Data excerpt -

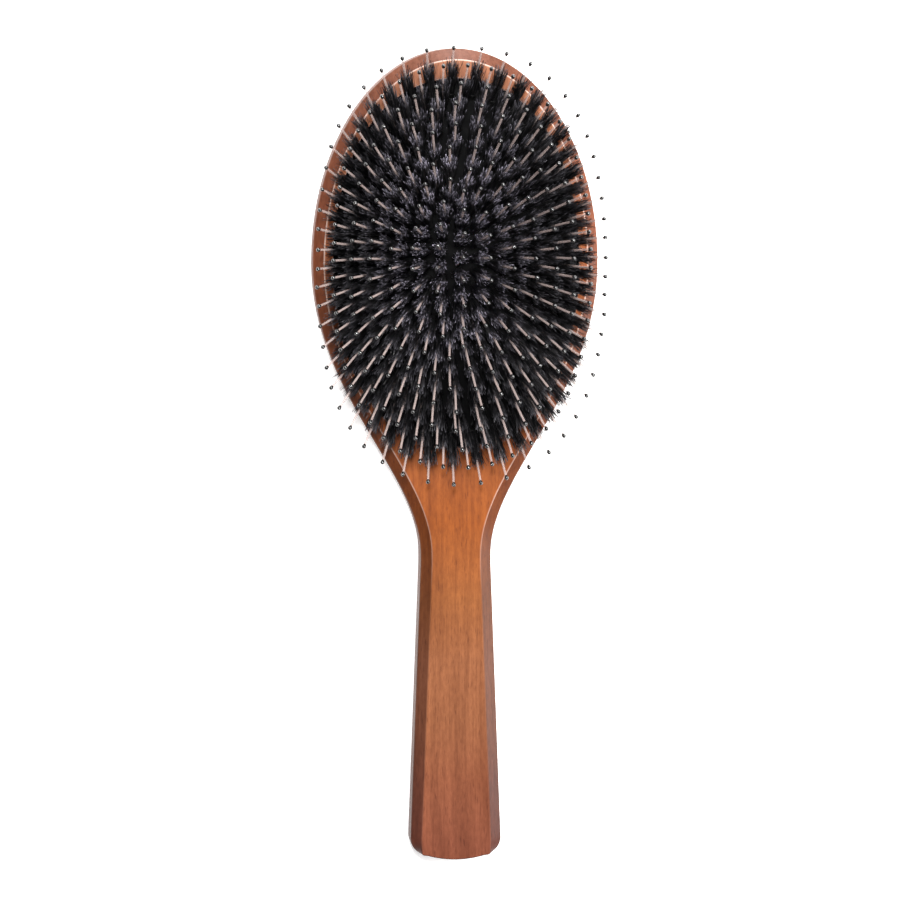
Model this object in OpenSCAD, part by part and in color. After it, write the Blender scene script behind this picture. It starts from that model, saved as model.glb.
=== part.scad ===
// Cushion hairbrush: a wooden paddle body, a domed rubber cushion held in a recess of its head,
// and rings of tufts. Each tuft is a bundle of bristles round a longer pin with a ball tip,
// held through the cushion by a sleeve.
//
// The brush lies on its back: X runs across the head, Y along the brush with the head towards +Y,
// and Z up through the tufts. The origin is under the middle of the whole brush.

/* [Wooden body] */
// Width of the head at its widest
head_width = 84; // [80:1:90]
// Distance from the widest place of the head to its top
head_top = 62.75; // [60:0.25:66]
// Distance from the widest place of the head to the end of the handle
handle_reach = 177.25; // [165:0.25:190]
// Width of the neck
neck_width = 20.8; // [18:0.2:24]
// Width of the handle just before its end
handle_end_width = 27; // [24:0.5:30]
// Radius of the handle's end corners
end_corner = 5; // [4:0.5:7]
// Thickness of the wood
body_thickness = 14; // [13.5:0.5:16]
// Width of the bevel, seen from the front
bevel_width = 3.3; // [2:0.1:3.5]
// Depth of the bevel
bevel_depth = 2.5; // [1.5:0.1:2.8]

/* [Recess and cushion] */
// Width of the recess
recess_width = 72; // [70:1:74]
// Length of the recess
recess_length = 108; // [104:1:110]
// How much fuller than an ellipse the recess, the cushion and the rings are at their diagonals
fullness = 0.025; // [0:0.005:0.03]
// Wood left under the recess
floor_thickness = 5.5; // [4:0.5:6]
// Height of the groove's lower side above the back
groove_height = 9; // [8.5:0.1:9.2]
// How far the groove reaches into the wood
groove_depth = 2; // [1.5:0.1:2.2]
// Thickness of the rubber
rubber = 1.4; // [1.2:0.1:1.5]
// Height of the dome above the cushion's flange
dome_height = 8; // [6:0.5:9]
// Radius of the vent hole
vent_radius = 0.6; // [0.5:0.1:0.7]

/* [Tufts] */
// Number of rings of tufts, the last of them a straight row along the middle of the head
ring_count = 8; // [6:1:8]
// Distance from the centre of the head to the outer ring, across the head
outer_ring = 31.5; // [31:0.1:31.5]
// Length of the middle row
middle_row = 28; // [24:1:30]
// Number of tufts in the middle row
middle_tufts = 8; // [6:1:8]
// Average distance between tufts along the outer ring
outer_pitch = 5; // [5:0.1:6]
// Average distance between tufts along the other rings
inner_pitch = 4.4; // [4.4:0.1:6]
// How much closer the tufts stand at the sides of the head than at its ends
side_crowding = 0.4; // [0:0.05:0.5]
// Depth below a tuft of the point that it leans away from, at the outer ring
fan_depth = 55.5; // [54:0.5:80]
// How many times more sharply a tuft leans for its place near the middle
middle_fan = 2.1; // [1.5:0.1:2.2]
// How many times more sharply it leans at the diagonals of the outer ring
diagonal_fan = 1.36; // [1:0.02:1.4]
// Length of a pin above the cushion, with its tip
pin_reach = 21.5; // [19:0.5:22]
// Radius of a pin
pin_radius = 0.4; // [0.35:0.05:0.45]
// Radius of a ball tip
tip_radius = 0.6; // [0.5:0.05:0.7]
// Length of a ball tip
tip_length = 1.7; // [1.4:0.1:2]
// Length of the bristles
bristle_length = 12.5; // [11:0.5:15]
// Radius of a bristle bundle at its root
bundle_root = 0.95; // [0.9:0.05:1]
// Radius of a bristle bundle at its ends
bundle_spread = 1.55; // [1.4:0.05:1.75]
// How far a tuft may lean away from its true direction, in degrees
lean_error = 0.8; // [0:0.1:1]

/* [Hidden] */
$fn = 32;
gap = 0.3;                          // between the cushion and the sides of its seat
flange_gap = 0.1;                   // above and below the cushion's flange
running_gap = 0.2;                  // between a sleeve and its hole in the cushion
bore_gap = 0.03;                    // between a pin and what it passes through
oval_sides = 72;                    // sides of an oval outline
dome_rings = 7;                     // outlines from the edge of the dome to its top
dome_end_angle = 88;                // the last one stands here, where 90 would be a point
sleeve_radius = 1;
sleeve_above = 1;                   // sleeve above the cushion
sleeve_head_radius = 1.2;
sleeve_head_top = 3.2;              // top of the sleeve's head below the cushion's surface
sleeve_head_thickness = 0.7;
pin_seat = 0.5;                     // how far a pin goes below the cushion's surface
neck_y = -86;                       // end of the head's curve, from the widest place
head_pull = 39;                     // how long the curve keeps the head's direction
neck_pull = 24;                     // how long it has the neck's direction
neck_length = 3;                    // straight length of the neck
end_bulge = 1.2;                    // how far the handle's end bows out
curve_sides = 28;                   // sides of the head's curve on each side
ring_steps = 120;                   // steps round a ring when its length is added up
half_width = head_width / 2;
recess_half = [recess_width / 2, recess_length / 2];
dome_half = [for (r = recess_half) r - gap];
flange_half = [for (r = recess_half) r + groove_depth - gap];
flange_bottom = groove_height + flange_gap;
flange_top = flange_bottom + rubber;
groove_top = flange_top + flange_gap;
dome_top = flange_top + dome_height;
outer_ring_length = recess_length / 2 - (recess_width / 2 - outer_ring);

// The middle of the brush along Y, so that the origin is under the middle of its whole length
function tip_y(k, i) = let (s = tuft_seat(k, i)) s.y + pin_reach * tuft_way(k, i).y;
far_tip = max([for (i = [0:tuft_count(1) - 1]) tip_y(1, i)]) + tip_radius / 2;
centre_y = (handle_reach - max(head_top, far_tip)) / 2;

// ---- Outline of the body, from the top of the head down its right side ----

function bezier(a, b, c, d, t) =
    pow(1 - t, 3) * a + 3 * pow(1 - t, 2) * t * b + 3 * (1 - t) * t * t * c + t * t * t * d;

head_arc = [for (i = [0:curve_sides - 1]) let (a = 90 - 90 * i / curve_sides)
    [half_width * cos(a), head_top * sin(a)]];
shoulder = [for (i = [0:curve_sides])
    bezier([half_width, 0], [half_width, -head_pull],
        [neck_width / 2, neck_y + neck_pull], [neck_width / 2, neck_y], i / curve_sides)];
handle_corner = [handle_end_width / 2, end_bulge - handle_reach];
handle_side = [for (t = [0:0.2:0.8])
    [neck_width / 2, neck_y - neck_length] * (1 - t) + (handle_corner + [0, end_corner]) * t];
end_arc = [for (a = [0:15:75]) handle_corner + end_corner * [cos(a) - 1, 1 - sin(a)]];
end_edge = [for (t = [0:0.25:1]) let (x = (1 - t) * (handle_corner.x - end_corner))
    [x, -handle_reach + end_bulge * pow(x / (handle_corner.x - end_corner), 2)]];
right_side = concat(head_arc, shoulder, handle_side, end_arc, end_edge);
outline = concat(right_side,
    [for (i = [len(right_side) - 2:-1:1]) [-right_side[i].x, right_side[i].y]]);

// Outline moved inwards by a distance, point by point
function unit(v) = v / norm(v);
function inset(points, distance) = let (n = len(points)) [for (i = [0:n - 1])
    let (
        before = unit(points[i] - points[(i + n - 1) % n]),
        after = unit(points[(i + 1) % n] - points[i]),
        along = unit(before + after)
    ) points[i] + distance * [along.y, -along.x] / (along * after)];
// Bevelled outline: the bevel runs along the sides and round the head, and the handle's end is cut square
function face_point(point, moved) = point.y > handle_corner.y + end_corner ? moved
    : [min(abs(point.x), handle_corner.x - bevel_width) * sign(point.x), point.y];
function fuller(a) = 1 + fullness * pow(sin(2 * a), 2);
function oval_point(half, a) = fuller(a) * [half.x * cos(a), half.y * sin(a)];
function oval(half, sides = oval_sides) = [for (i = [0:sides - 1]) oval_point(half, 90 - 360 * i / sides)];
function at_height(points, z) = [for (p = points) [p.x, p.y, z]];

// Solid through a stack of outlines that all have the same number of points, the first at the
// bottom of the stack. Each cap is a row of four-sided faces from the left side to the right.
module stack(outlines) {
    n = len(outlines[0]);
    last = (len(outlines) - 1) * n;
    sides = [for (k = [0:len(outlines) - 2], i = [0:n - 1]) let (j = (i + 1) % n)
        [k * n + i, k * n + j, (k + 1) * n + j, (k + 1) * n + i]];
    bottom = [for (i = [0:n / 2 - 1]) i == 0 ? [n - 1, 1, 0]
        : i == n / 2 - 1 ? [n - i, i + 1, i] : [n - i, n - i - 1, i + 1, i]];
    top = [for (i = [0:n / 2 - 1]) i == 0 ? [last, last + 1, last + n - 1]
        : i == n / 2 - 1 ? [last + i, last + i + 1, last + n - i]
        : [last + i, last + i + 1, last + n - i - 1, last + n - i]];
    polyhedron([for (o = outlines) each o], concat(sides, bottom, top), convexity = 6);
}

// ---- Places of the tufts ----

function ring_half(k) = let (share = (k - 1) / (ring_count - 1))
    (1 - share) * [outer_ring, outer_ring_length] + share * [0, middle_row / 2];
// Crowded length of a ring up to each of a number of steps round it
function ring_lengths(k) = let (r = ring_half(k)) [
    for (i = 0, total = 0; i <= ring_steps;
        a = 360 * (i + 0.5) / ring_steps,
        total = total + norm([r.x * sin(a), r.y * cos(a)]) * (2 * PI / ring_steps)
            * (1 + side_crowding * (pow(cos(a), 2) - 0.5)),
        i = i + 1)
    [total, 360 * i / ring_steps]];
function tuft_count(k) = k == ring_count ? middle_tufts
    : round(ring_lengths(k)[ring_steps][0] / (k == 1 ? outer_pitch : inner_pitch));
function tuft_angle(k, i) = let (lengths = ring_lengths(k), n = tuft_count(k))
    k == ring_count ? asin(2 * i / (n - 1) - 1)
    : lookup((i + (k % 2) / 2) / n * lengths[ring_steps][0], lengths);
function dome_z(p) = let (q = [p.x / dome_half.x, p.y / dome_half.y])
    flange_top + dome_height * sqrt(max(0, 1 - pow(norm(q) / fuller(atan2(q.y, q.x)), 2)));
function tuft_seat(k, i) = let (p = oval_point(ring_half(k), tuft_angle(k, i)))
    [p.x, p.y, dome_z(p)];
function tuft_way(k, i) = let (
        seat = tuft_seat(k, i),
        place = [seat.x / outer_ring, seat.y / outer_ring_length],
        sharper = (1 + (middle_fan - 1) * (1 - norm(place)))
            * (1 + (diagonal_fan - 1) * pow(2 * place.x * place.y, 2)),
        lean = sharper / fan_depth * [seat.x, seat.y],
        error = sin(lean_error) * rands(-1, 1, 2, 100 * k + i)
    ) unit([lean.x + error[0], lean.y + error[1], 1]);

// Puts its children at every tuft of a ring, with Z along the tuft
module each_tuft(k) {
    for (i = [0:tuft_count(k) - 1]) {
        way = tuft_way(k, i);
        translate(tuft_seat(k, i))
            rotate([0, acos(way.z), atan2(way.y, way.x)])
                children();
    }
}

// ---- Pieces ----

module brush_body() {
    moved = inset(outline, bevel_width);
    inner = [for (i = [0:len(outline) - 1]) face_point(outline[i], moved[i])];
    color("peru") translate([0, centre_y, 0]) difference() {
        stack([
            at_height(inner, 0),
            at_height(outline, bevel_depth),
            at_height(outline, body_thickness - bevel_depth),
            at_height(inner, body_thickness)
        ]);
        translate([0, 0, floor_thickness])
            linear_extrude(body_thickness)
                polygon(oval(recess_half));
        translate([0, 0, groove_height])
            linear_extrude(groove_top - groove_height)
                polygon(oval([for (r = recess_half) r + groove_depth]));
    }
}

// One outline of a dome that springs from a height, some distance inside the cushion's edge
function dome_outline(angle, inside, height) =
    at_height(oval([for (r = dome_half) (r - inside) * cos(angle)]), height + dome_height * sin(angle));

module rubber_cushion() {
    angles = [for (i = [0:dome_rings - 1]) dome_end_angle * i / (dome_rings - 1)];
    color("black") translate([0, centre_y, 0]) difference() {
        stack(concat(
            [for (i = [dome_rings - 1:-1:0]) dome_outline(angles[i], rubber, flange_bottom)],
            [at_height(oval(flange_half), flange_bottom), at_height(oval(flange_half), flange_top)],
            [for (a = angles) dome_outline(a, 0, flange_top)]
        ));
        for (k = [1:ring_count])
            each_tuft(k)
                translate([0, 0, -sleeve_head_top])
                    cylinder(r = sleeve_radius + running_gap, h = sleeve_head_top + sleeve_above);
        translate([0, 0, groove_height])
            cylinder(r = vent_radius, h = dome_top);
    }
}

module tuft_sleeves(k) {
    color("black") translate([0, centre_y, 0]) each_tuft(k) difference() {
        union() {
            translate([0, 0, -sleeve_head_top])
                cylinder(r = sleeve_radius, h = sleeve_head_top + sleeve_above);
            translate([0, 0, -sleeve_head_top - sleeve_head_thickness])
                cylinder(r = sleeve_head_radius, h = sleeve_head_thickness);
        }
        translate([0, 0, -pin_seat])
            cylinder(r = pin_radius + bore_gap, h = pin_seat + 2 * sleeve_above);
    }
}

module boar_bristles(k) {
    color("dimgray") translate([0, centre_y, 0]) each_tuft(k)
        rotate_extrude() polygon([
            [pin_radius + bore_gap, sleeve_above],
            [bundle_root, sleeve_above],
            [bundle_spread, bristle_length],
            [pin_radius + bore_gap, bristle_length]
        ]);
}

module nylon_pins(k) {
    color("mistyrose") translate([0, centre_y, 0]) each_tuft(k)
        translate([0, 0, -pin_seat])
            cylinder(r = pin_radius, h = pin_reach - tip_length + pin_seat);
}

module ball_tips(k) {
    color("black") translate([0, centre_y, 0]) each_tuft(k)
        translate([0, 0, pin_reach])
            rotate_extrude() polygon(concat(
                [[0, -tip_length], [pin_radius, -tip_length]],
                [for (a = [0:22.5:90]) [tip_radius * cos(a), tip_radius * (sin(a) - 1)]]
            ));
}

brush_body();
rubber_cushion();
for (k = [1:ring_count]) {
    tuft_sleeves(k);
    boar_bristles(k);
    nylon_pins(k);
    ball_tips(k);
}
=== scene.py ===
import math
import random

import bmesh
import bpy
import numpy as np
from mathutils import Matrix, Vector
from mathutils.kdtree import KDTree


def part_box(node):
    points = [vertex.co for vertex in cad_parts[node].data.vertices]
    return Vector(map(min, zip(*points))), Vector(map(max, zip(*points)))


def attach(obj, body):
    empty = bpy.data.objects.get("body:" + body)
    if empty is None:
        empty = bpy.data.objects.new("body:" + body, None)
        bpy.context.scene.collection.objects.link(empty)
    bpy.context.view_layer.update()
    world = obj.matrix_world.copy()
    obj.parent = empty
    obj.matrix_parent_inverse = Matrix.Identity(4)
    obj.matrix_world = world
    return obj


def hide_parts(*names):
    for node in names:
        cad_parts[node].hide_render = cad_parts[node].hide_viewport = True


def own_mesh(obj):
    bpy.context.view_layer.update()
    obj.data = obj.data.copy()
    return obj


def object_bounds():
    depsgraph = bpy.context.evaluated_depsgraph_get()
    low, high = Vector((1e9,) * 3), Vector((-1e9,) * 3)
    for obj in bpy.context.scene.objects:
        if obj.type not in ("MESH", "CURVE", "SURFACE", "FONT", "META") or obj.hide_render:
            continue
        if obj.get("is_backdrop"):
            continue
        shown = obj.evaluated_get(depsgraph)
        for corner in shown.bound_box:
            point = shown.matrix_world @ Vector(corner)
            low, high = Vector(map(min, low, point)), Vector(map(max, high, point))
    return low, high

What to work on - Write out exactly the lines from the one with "brush_body();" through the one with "obj.matrix_parent_inverse = Matrix.Identity(4)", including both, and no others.

Response to the task -
brush_body();
rubber_cushion();
for (k = [1:ring_count]) {
    tuft_sleeves(k);
    boar_bristles(k);
    nylon_pins(k);
    ball_tips(k);
}
=== scene.py ===
import math
import random

import bmesh
import bpy
import numpy as np
from mathutils import Matrix, Vector
from mathutils.kdtree import KDTree


def part_box(node):
    points = [vertex.co for vertex in cad_parts[node].data.vertices]
    return Vector(map(min, zip(*points))), Vector(map(max, zip(*points)))


def attach(obj, body):
    empty = bpy.data.objects.get("body:" + body)
    if empty is None:
        empty = bpy.data.objects.new("body:" + body, None)
        bpy.context.scene.collection.objects.link(empty)
    bpy.context.view_layer.update()
    world = obj.matrix_world.copy()
    obj.parent = empty
    obj.matrix_parent_inverse = Matrix.Identity(4)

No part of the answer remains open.